In Glendale, Haig Hovespian hopes the memorial will acknowledge the
mass murder of hundreds of thousands of Armenians in Turkey in 1915.
"A vast majority of Armenians who came to California were either
survivors or descendants of the victims of Armenian genocide,"
said Hovespian, community relations director for Armenian National
Committee of America. "If you want to boil it down, it is the reason
that they are Californians today."
In Sacramento, Zang Fang, 36, believes such a monument should
acknowledge Hmong refugees who fled wanton killings in Laos during 30
years of retaliations for the Hmong's support of the United States'
secret war against communist Pathet Lao in the 1970s.
As a toddler, Fang lost his father, Joua Lue Fang, who fought alongside
U.S. forces and was killed in an explosives accident. As an 8-year-old,
he saw an uncle, Zong Chue Fang, executed and lost a cousin, Xialee
Fang, who was gunned down while collecting wild roots as Pathet Lao
forces sacked Hmong villages.
Thousands were ultimately killed or imprisoned, and 200,000 people
were forced into exile. Fang's family attempted a perilous trek on
a mountain trail lined with bodies of Hmong victims. They eventually
made it to Thailand in a boat crossing the Mekong River, as 16 people
drowned when a second boat capsized.
"What the Hmong did to help the Americans needs to be acknowledged,"

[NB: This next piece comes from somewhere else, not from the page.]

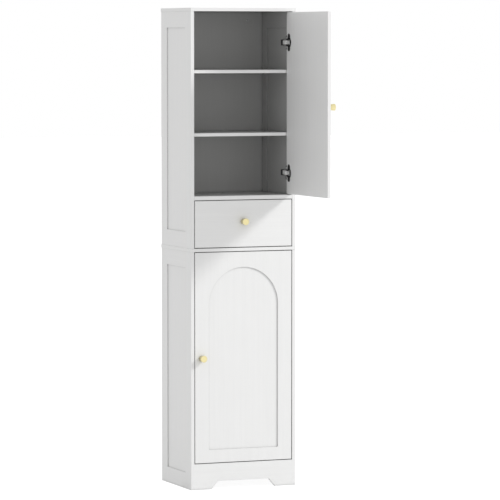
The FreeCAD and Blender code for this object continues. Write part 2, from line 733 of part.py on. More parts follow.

Fang said of the Capitol memorial. "And the price they paid to help
the Americans needs to be acknowledged."
Under AB 1210, a nine-member International Genocide Commission,
including at least six survivors or descendants of genocide, will
be appointed to select a design and initiate private fundraising to
build the memorial.
"The construction of this memorial will help all Californians remember
the unimaginable suffering genocide survivors endured," Schwarzenegger
said in signing the legislation.
The bill declares that "California recognizes the atrocities of
all ethnic cleansing campaigns," including "the Holocaust, Kosovo,
Armenian genocide, Rwanda, African American slaves, Native Americans
and the plight of the Hmong in Southeast Asia."
If built, the memorial would be the 16th major monument at Capitol
Park, joining the Civil War Veterans Grove, the Father Junipero Serra
statue, and veterans, Vietnam War and firefighters memorials.
The planned genocide memorial's attempt to meld such horrific events
from far corners of world history may prove particularly sensitive.